-- Start --

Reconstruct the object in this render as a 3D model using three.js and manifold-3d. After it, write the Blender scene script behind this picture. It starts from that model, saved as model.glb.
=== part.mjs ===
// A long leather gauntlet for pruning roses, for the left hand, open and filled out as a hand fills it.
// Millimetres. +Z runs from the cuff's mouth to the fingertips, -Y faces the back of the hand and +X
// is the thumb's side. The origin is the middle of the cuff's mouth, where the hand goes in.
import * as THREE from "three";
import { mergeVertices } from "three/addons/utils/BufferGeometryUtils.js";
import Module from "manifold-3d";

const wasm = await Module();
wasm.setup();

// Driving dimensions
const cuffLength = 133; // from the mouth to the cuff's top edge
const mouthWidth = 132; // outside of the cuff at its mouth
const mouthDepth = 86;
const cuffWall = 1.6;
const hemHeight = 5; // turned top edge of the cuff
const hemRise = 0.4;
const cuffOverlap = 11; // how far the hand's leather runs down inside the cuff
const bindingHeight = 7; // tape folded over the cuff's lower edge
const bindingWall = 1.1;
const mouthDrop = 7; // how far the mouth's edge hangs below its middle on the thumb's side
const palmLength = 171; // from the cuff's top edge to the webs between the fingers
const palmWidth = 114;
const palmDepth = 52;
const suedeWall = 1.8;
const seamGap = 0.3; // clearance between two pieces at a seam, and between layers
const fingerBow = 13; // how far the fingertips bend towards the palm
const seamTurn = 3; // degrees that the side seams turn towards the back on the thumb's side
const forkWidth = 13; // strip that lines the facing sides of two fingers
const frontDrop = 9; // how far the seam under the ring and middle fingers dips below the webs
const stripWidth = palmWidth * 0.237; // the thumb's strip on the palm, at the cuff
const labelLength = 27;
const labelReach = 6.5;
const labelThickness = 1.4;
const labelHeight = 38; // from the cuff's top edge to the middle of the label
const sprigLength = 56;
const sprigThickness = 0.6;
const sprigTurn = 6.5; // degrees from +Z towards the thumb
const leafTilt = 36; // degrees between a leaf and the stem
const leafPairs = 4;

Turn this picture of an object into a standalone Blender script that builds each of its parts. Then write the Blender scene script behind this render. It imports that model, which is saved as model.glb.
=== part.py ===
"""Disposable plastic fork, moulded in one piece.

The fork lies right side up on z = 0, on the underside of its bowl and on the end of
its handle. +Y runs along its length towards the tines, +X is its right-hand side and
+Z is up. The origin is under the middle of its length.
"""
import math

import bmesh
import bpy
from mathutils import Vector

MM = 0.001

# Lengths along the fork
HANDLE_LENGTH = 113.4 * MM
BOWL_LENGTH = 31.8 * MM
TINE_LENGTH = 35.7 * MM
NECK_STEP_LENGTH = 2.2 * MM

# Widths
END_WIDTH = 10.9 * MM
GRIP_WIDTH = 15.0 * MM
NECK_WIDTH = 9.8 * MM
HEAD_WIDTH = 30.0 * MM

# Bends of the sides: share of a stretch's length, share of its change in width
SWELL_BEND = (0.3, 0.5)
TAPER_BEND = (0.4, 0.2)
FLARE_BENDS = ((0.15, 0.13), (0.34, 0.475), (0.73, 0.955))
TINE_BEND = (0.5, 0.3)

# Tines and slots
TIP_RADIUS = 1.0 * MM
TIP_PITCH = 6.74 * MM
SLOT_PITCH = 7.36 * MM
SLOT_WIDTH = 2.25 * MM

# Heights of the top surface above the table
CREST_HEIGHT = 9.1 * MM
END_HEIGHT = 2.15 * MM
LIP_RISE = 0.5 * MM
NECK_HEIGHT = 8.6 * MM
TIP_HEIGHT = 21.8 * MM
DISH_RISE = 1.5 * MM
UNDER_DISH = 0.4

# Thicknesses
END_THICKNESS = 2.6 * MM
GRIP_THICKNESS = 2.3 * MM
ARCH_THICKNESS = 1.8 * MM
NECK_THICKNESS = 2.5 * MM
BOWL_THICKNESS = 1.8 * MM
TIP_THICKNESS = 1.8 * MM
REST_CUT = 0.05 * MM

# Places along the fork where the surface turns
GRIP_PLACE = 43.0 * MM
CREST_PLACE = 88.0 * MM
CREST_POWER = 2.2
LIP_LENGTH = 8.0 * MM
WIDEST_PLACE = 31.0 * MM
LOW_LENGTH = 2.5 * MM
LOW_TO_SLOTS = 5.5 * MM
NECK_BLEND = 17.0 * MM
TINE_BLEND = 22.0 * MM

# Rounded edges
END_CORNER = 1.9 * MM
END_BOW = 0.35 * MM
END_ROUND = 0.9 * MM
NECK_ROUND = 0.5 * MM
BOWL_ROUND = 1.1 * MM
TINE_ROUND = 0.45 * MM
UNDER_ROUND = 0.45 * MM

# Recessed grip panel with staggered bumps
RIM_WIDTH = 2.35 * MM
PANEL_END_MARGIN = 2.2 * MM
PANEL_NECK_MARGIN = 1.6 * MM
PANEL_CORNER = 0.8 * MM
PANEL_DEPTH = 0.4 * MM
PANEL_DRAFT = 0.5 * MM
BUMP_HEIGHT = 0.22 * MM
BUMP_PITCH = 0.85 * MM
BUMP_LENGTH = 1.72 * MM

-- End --

Exercise task:
Copy the lines from the start of the data verbatim, stopping after the line containing "wasm.setup();".

The response:
Reconstruct the object in this render as a 3D model using three.js and manifold-3d. After it, write the Blender scene script behind this picture. It starts from that model, saved as model.glb.
=== part.mjs ===
// A long leather gauntlet for pruning roses, for the left hand, open and filled out as a hand fills it.
// Millimetres. +Z runs from the cuff's mouth to the fingertips, -Y faces the back of the hand and +X
// is the thumb's side. The origin is the middle of the cuff's mouth, where the hand goes in.
import * as THREE from "three";
import { mergeVertices } from "three/addons/utils/BufferGeometryUtils.js";
import Module from "manifold-3d";

const wasm = await Module();
wasm.setup();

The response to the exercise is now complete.